The man was a tall, lean, haggard personification of fanaticism, bearing on his breast this label--A WANTON GOSPELLER--which betokened that he had dared to give interpretations of Holy Writ unsanctioned by the infallible judgment of the civil and religious rulers.
Nathaniel Hawthorne
"Endicott and the Red Cross"

 


In '74, lean and haggard in Manhattan, I approached Alfred Kazin in the hall at Hunter College.  I had sent him something I'd written so this wasn't quite out of the blue and he took me to the teachers' lounge where (with fifteen minutes, maybe, tops) from breathless I built to manic before petering out.  I said things were falling into place all around me, that I could prove God's existence beyond doubt.  After running out of steam I said, "I suppose all this sounds crazy."

"No, your ideas aren't crazy.  They're incredibly boring.  They don't explain a single phenomenon to me."
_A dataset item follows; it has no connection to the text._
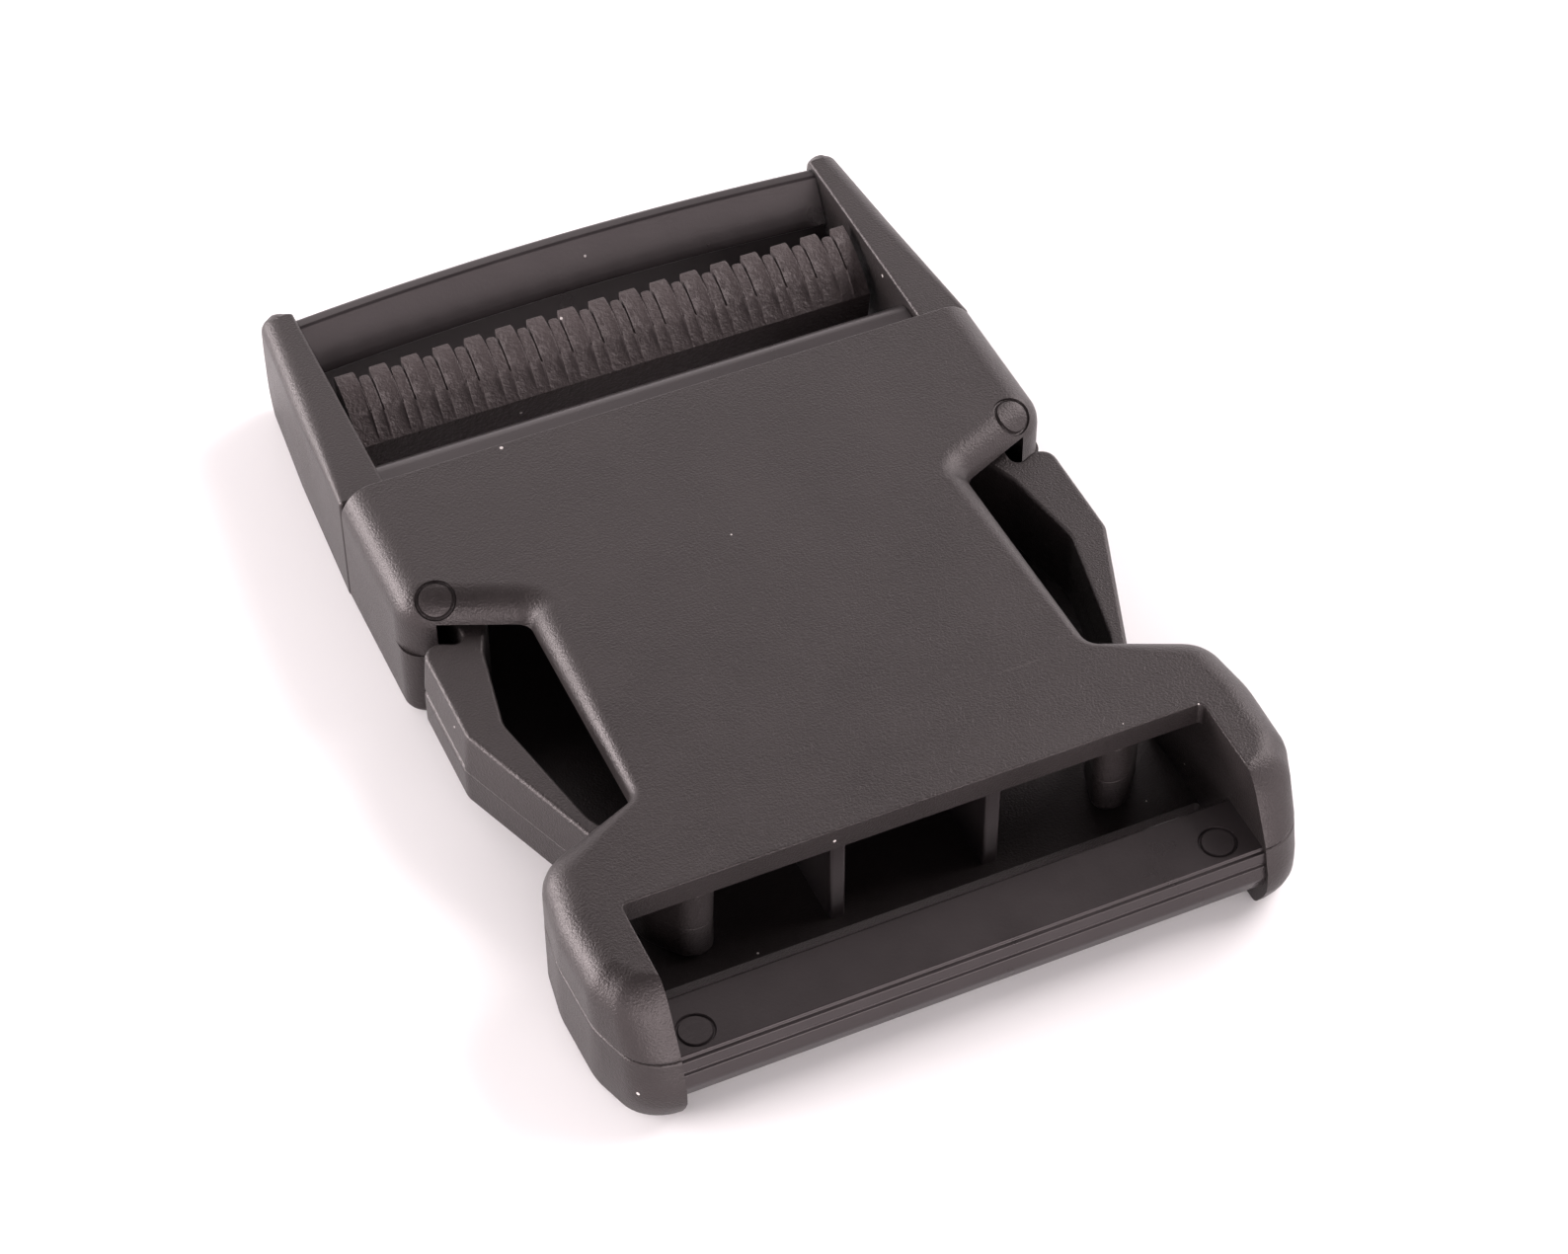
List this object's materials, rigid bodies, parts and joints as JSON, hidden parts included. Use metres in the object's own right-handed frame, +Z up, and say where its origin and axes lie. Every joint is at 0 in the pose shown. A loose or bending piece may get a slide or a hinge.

Dismissal isn't easy but this was what I wanted to know, since I saw what I saw and had to see if I could make it make sense yet.  I couldn't, so I went back to work.  Years later I picked up New York Jew, third installment of Kazin's autobiography, flipped through it and caught a familiar phrase:  there, nearly intact (264-5), was the letter I'd sent with the typescript.

Since it's used to typify sixties overwrought, touching in its ardor but callow, I wasn't entirely flattered.  Mostly, though.